To accurately evaluate a CEO, sometimes you need to be a really good judge of character and pick up on little clues. But often, the truth is slapping you in the face...
Consider Angelo Mozilo, the former CEO and chairman of mortgage lender Countrywide Financial. He came in with the perfect tan, bleached teeth, wearing diamond-encrusted jewelry. One look at him and he just screamed "con man" or "used-car salesman." It came as little surprise when he got charged with insider trading and securities fraud a few years later.
Another example... I remember Buffett and Charlie Munger joking at a Berkshire Hathaway annual meeting years ago that you didn't have to be a rocket scientist to figure out that the late publisher Robert Maxwell was a crook.
In 1991, Maxwell died under mysterious circumstances off his yacht. Shortly thereafter, news surfaced that he had looted his employees' pension plans. Buffett and Munger said, "For heaven's sake, the guy's nickname was 'The Bouncing Czech'!" (a play on words, reflecting not only a bad check, but also because he was originally from Czechoslovakia).

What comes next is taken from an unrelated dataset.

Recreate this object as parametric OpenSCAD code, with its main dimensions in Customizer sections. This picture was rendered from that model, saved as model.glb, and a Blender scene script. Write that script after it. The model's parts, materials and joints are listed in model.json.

Other times, however, total crooks will be incredibly polished and make a great impression. Former Enron executives Ken Lay and Jeff Skilling went to Harvard Business School. They claimed to be revolutionizing an industry and people ate it up.
Interestingly, sometimes management can be compelling for the opposite reason, too...
Mike Pearson, the former Valeant Pharmaceuticals CEO, was the dumpiest looking guy you've ever seen, but that was part of his appeal. After reading William Thorndike Jr.'s book The Outsiders – which profiles eight different brilliant CEOs who shook up different industries by being iconoclasts – many brilliant investors, including my friend Bill Ackman, got sucked into Pearson's web. Bill famously lost nearly $4 billion on that trade.
One of the reasons Buffett is known as one of the greatest investors of all time is not only because he's a great capital allocator, but he's also a great judge of character. He does an incredible job of managing the CEOs of the 75-plus operating businesses that Berkshire has purchased over the years.
These folks come from every corner of the world... every personality type... are motivated by different things... and are running totally different businesses. But almost uniformly, they love working for Buffett and would run through a brick wall for him.
Buffett has done an excellent job of finding great people and avoiding turkeys. His skill in this area doesn't come primarily from special access (though he certainly has it).
Rather, he keeps it simple and looks for only three things: smarts, work ethic, and integrity – and never compromises. If he has any doubts about someone in any of these three areas, he simply moves on – and you should, too.